The posts with a 'buy now' button feel like they're doing all the work, but they're not. The quiet, no-pitch posts you almost don't bother publishing are the ones building the trust that makes the sales posts land at all.

Dave Smith

The Posts That Don't Sell Anything Are Selling the Most

# The Posts That Don't Sell Anything Are Selling the Most

You've probably done this yourself. You're scrolling Instagram, you see a post from a business you follow — maybe it's a photo of their dog asleep under the desk, or a quick tip about something in their trade, or just a Friday "we made it" message. You don't buy anything. You don't even like it, half the time. But three weeks later, when you actually need what they sell, theirs is the name you remember.

That post you scrolled past did its job.
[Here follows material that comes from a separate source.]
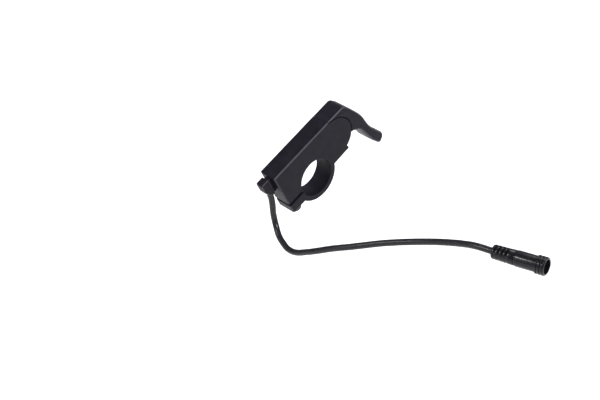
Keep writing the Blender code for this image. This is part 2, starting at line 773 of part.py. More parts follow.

It just didn't look like work.

The "buy now" trap

Here's the thing most small business owners get wrong about social media. They assume the posts that matter are the ones with a clear call to action. The "20% off this weekend." The "limited stock available." The "DM us to book." Those posts feel productive because they look like sales activity.

The problem is, those posts only work when somebody's already thought about you a few times. When they recognise the name. When they've got a vague sense that you know what you're talking about, or that you seem like decent people. Without that groundwork, a sales post is just noise from a stranger.
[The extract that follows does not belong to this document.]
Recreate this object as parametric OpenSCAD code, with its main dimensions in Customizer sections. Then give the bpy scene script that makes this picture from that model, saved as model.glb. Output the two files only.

The posts that lay that groundwork? They almost never sell anything directly.

What's actually selling, then?

If you look at your last twenty posts and rank them by how much they "sold," the ones that drove the bookings or the enquiries probably weren't the ones with discount codes. They were the posts where:

  • Someone showed their face for the first time in a while
  • You explained something that customers always ask about
  • You showed the unglamorous bit of the job that nobody talks about
  • You said something a bit honest about how the week had gone
  • You shared a piece of work you were quietly proud of

None of those have a price tag. None of them say "buy this." But they're the reason somebody clicked through to your bio, found your website, and remembered you when they needed you.

The compounding bit

The maddening thing about social media is that none of this works in isolation. One vulnerable post on a Tuesday doesn't get you bookings on Wednesday. It plants a tiny seed that doesn't sprout for weeks, sometimes months.

This is why so many SMEs give up. They post the soft content, see no measurable return, and switch to "harder" posts that ask for the sale. Then those don't work either, because there was never enough soft content to make the audience care in the first place.
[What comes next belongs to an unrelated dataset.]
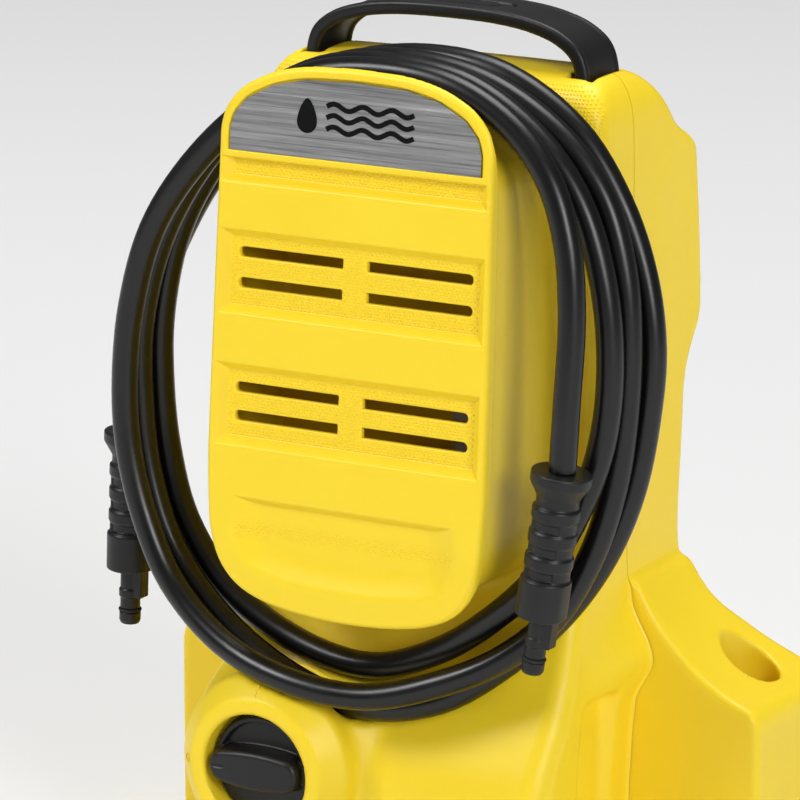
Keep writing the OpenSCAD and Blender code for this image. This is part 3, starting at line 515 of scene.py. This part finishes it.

It's a bit like watering a garden. You can't dump the watering can on a single plant for ten minutes and call it gardening. The whole bed needs a slow, regular soak. Then when the strawberries finally appear, you don't think it's because of any single watering — and you'd be right. It's all of them.

What this looks like in practice

If you stripped your posting plan back to the basics, a sensible mix might look something like this. Most weeks: two or three posts that don't sell anything. Maybe one post that has a soft mention of what you do — a "here's something we made this week" or "here's how this client used our work." Then occasionally, when you've got something genuinely worth shouting about, the actual sales post.

Most small businesses have those numbers backwards. Three sales posts and one bit of personality, then they wonder why engagement is flat. The audience hasn't been given any reason to care about the sales posts.

You're not running a sale every day. So you shouldn't be posting like you are.

Permission to post the boring stuff

Here's the bit that trips people up. The "doesn't sell anything" posts feel pointless. They feel like you're wasting the audience's time. There's a nagging voice that says if you're going to bother somebody's feed, it should at least be doing some work.

But the work it's doing isn't immediate. It's the work of being remembered. Of feeling familiar. Of being the business somebody has loosely positive feelings about, even though they couldn't tell you exactly why.

That's what the boring stuff is buying you. Familiarity. Trust. The slow accumulation of "oh yeah, them — they seem alright."

Think about the businesses you've actually bought from in the last year that you found through social media. You probably didn't decide on the spot. You'd seen them around. Maybe a friend mentioned them. Maybe you'd half-watched a few of their videos. By the time you actually needed what they sold, the decision was almost already made.

Stop measuring every post like it's a sales pitch

This is one of the trickier things to get right when you're doing your own social media — knowing what mix of posts actually works without overthinking every single one. Aunty Social handles this for £29 a month: we generate a varied mix of content types so the soft, no-pressure stuff is still happening even when you'd never get round to writing it yourself.

But honestly? Even if you never use a tool like ours, the principle still stands. Stop judging every post by whether it sold something that day. Most of them aren't supposed to. They're laying tracks for the post that does.

The post that finally tips somebody into buying always gets the credit. The twenty quiet posts that made them ready to buy never get a mention. They were the ones doing the work.